Isidor stammt aus einer Kleinstadt nahe Lwiw, das damals Lemberg hieß und nicht zur Ukraine, sondern zur österreich-ungarischen Habsburgermonarchie gehörte. Er hieß damals Israel mit Vornamen und war eines von fünf Kindern einer armen, strenggläubigen jüdischen Familie. Als sein älterer Bruder David 1905 nach Wien zog, folgte er ihm, um dort zu studieren.

Um nicht als Jude erkannt zu werden, änderte er rasch seinen Vornamen. Der Name Israel könnte seiner Karriere im Wege stehen, vermutete er. Lange vor der Machtergreifung der Nationalsozialisten spürte Isidor den Antisemitismus in Wien. Nur wahrhaben wollte er ihn nicht. Bis es zu spät war.

Als Chef einer Lederfabrik, die im Ersten Weltkrieg kriegswichtige Kleidung produzierte, wurde der promovierte Jurist ein bedeutender und wohlhabender Mann, der eine Weile mit der ungarischen Opernsängerin Ilona Massey liiert war. Wegen einer Hollywood-Karriere verließ sie ihn und brachte es bis zu einem Stern auf dem Walk of Fame. Isidors Schwester, die Urgroßmutter der Erzählerin, zog ebenfalls nach Wien und wurde zur gefragten Modistin.

Sehr lebendig schildert Kupferberg Isidors Leben in seiner eleganten Zehn-Zimmer-Wohnung, in der ihm Bedienstete jeden Wunsch erfüllen. Von seinen teils dunklen Geldgeschäften und seinen Schrullen schreibt sie mit einem Augenzwinkern. Als sich die Leserin ebenso wie ihr sympathischer Held Isidor in der größten Sicherheit wiegt, kommt der tiefe Fall.
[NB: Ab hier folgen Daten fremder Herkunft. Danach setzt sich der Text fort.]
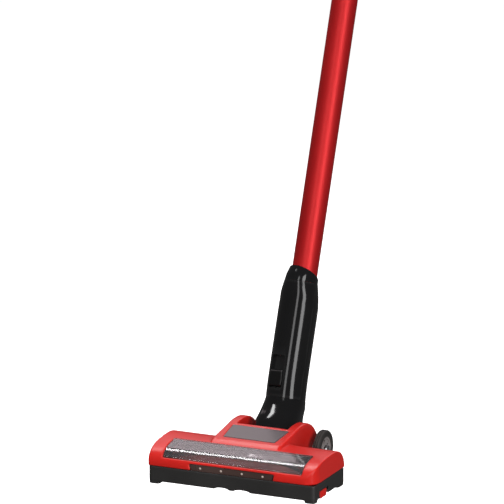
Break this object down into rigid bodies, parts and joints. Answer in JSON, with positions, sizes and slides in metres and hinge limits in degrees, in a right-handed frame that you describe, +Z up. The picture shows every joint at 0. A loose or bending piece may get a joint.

Man weiß, was unter den Nazis mit den Juden in Wien passierte, und Kupferberg warnte gleich zu Beginn, dass von ihrem Urgroßonkel Isidor nur ein Koffer mit einem schweren Silberbesteck blieb. Trotzdem hofft man, dass ein so beliebter, wichtiger und gut vernetzter Mann vielleicht doch noch irgendwie davonkommt. Aber es folgen Verhaftung, Folter. Das Schlimmste war aber wohl der persönliche Verrat – begangen von Menschen, die Dr. Isidor Geller selbst immer großzügig unterstützt hat.

All dies haben tausende von jüdischen Familien unter den Nazis durchgemacht – Isidors Leben war in diesem Sinne ein typisch jüdisches Leben. Als Shelly Kupferbergs Großvater Walter bei seiner Wienreise 1956 einen dieser Verräter trifft, steht für ihn fest: Er wird in Israel bleiben.

Shelly Kupferbergs Buch „Isidor: Ein jüdisches Leben“ ist von erschütternder Intensität. Das liegt zum einen an dem Unfassbaren, das Kommerzialrat Isidor Geller und seine Familie nach dem Anschluss Österreichs an Nazi-Deutschland 1938 erdulden mussten. Doch es liegt auch daran, dass Kupferberg sich über weite Strecken für die Romanform entschieden hat.

Besonders gut gelingt es ihr, Atmosphäre zu schaffen – zunächst von Wohlstand und gesellschaftlicher Anerkennung und dann von Elend und Verzweiflung. Das macht das Buch so aufwühlend. „Isidor: Ein jüdisches Leben“ ist ein wichtiges Buch, weil es zeigt, wie schnell in einem demokratischen System die Stimmung umschlagen und einer blutrünstigen Diktatur den Weg ebnen kann.